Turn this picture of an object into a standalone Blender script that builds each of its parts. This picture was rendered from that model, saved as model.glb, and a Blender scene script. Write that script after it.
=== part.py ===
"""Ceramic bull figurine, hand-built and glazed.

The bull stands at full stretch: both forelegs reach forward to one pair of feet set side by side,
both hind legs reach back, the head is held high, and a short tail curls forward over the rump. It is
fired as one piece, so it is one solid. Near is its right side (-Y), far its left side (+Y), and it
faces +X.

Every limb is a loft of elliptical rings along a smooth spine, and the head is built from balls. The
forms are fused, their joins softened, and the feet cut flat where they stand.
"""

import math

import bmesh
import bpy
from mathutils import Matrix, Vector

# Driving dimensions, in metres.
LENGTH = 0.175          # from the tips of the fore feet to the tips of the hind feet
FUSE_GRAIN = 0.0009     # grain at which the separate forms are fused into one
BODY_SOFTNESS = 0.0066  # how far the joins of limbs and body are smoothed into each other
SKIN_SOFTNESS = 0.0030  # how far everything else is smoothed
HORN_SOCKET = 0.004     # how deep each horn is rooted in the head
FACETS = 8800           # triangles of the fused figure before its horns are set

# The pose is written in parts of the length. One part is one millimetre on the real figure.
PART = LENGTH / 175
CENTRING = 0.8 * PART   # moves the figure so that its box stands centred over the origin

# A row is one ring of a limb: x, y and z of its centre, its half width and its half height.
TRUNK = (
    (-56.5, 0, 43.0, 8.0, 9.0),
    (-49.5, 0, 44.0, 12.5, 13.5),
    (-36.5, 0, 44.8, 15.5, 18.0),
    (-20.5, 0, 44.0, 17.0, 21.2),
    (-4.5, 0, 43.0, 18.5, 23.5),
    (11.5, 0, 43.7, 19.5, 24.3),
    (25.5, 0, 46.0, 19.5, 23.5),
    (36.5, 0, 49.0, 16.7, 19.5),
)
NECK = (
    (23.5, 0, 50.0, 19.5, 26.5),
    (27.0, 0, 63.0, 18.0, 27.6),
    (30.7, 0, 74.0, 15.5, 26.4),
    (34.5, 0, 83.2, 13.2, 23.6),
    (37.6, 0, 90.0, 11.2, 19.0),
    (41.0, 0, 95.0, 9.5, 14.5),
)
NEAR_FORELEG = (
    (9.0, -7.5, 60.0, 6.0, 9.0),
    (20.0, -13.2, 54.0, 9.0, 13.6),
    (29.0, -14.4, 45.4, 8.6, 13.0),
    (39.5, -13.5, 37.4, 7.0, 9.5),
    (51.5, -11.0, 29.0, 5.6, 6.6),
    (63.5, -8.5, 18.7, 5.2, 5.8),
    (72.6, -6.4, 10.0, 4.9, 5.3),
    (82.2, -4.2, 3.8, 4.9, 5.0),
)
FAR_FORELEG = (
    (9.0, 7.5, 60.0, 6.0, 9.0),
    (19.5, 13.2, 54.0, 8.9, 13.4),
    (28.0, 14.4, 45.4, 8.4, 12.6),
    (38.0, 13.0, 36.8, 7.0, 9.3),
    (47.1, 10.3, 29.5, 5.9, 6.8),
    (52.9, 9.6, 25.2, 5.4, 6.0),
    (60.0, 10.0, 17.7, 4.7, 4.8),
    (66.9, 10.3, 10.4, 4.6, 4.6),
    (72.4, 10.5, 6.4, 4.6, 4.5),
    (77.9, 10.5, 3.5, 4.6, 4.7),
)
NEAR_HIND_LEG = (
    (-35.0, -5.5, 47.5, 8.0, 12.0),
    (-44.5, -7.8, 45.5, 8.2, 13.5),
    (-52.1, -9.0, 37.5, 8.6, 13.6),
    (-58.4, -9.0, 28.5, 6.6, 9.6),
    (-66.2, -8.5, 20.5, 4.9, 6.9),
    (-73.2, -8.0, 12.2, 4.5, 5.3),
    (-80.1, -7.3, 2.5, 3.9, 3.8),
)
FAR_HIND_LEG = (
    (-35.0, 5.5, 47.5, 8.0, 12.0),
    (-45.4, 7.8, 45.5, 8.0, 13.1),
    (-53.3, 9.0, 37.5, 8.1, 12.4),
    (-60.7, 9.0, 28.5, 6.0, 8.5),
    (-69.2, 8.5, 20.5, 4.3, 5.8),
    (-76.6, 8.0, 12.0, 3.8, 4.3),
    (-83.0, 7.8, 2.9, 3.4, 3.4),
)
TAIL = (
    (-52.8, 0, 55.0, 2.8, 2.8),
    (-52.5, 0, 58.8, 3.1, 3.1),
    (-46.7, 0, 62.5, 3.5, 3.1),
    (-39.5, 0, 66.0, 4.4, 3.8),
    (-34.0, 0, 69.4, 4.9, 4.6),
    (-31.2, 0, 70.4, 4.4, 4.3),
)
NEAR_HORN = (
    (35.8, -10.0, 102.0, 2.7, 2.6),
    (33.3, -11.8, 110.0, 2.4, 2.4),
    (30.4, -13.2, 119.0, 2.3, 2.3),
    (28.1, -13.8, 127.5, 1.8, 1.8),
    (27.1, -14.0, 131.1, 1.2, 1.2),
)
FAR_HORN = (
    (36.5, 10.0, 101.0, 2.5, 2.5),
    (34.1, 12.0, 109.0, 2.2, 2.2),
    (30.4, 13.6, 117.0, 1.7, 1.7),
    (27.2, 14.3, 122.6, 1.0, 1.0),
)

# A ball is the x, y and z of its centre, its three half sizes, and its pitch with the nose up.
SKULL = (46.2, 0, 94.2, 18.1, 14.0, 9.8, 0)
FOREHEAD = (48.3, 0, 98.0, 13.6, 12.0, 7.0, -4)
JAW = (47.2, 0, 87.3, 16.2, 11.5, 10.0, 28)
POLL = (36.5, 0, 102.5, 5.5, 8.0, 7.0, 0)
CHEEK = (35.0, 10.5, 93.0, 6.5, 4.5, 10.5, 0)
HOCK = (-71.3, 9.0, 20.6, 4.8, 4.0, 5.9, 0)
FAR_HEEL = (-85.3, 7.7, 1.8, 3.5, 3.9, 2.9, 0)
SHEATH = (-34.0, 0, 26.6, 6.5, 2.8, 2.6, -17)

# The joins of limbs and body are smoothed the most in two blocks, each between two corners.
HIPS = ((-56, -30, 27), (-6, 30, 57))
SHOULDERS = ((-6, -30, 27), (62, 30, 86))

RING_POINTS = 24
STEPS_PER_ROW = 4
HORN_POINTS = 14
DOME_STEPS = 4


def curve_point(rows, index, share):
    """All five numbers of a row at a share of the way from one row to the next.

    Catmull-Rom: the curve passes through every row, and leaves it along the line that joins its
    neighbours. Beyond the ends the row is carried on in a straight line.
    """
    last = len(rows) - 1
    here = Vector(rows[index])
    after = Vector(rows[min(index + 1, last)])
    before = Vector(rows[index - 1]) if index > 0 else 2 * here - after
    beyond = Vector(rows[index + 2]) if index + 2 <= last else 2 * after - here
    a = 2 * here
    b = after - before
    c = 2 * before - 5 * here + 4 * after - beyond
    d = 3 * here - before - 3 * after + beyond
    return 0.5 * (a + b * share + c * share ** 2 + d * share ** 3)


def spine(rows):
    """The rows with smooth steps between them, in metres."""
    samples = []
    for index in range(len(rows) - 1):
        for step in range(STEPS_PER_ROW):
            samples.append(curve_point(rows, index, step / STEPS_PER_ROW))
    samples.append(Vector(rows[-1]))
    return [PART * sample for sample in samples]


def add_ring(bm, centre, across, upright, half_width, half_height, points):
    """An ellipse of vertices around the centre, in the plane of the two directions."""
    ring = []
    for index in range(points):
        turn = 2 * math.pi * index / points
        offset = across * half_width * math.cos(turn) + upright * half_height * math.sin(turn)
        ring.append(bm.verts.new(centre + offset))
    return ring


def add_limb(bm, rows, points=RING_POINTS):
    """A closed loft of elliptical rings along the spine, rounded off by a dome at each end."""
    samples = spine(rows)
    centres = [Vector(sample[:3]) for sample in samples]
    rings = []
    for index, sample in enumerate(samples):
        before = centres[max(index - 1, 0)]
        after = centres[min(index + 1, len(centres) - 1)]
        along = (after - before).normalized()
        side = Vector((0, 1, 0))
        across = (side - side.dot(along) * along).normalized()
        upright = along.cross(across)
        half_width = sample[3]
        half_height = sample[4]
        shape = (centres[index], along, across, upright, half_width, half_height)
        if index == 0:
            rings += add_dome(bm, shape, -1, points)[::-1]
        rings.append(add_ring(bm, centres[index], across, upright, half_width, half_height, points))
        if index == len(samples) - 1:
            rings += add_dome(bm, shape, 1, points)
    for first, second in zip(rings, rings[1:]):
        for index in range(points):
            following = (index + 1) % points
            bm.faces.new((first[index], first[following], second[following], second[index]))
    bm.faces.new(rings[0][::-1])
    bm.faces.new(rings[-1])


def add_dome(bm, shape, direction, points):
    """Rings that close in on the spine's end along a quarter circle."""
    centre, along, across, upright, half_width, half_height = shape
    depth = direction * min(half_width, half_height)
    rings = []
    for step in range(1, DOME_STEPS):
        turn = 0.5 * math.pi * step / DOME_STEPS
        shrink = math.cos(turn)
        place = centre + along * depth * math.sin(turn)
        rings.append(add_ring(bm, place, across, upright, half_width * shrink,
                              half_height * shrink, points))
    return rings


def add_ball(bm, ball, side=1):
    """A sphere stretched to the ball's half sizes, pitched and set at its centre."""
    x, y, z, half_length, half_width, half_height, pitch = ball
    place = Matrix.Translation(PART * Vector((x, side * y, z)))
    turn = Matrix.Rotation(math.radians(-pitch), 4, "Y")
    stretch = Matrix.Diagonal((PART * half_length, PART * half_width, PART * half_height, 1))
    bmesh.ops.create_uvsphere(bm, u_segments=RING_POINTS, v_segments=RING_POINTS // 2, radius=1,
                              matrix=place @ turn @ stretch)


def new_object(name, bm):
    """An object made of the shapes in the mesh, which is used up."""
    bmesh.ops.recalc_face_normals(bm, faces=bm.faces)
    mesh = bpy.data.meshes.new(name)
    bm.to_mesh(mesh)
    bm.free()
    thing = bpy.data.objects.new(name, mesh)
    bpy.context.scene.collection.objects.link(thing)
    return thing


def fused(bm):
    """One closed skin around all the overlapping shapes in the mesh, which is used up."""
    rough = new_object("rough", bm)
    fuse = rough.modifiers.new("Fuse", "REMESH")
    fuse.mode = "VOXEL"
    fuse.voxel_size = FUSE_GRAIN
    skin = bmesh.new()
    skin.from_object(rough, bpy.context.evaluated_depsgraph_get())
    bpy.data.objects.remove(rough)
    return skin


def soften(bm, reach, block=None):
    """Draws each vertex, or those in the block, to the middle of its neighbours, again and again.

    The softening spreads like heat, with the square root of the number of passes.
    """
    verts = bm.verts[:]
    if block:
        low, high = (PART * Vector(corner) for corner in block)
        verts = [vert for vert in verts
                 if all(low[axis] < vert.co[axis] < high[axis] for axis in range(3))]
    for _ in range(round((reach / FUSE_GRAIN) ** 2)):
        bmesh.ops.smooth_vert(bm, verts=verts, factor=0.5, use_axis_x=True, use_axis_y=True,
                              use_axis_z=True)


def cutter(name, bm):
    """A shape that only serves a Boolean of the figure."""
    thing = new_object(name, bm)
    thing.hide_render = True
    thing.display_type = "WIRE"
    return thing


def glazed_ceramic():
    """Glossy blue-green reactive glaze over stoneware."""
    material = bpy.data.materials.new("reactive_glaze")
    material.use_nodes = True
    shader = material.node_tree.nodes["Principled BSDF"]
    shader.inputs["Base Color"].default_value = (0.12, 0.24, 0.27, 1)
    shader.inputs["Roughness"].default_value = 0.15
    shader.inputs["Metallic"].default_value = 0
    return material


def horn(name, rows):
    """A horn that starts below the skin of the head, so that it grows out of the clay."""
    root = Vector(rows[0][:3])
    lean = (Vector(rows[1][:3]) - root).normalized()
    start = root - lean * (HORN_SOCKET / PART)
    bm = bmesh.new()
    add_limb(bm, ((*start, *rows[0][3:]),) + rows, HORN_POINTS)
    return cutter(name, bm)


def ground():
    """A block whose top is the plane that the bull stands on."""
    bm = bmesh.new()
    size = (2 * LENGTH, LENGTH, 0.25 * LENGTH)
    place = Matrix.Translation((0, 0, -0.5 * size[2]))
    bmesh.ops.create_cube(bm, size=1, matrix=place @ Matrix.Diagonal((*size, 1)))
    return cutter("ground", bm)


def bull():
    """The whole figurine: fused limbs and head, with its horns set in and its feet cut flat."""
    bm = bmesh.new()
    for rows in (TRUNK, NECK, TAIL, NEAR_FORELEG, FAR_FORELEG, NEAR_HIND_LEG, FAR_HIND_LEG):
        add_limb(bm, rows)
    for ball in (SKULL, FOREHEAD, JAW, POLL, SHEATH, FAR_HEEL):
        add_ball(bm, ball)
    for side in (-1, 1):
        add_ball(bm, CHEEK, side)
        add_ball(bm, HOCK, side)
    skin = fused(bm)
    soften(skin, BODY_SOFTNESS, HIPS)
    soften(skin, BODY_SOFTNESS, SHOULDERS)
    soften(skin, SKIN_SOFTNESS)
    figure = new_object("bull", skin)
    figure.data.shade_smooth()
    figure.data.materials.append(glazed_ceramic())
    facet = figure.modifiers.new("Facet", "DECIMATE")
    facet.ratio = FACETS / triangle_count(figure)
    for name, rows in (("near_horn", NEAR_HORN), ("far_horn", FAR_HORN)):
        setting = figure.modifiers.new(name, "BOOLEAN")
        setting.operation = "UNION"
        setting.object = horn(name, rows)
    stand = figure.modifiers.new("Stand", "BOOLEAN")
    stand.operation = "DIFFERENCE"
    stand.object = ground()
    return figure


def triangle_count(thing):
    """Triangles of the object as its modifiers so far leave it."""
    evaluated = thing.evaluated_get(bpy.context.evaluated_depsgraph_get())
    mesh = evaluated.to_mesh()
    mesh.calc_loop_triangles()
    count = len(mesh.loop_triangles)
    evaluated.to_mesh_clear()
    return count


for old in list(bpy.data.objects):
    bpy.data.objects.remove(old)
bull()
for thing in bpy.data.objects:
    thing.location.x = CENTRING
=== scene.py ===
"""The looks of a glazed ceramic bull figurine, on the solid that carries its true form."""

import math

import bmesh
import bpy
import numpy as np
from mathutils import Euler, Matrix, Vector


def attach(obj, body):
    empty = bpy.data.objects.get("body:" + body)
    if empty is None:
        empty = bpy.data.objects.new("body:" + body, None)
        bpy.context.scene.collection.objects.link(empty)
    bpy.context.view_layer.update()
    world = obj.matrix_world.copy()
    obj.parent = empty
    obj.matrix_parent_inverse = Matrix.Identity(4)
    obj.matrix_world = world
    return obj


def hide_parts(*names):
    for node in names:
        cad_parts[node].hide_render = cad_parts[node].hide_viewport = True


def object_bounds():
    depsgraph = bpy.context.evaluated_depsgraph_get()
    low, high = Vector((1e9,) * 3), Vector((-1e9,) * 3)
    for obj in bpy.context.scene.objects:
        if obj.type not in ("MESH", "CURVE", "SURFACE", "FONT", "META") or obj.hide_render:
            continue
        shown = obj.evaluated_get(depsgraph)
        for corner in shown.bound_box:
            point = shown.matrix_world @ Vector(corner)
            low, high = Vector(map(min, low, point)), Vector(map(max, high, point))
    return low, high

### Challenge
Give back, exactly as written, each line from the one that contains "return count" through the one that contains "point = shown.matrix_world".

### Result of this task
    return count


for old in list(bpy.data.objects):
    bpy.data.objects.remove(old)
bull()
for thing in bpy.data.objects:
    thing.location.x = CENTRING
=== scene.py ===
"""The looks of a glazed ceramic bull figurine, on the solid that carries its true form."""

import math

import bmesh
import bpy
import numpy as np
from mathutils import Euler, Matrix, Vector


def attach(obj, body):
    empty = bpy.data.objects.get("body:" + body)
    if empty is None:
        empty = bpy.data.objects.new("body:" + body, None)
        bpy.context.scene.collection.objects.link(empty)
    bpy.context.view_layer.update()
    world = obj.matrix_world.copy()
    obj.parent = empty
    obj.matrix_parent_inverse = Matrix.Identity(4)
    obj.matrix_world = world
    return obj


def hide_parts(*names):
    for node in names:
        cad_parts[node].hide_render = cad_parts[node].hide_viewport = True


def object_bounds():
    depsgraph = bpy.context.evaluated_depsgraph_get()
    low, high = Vector((1e9,) * 3), Vector((-1e9,) * 3)
    for obj in bpy.context.scene.objects:
        if obj.type not in ("MESH", "CURVE", "SURFACE", "FONT", "META") or obj.hide_render:
            continue
        shown = obj.evaluated_get(depsgraph)
        for corner in shown.bound_box:
            point = shown.matrix_world @ Vector(corner)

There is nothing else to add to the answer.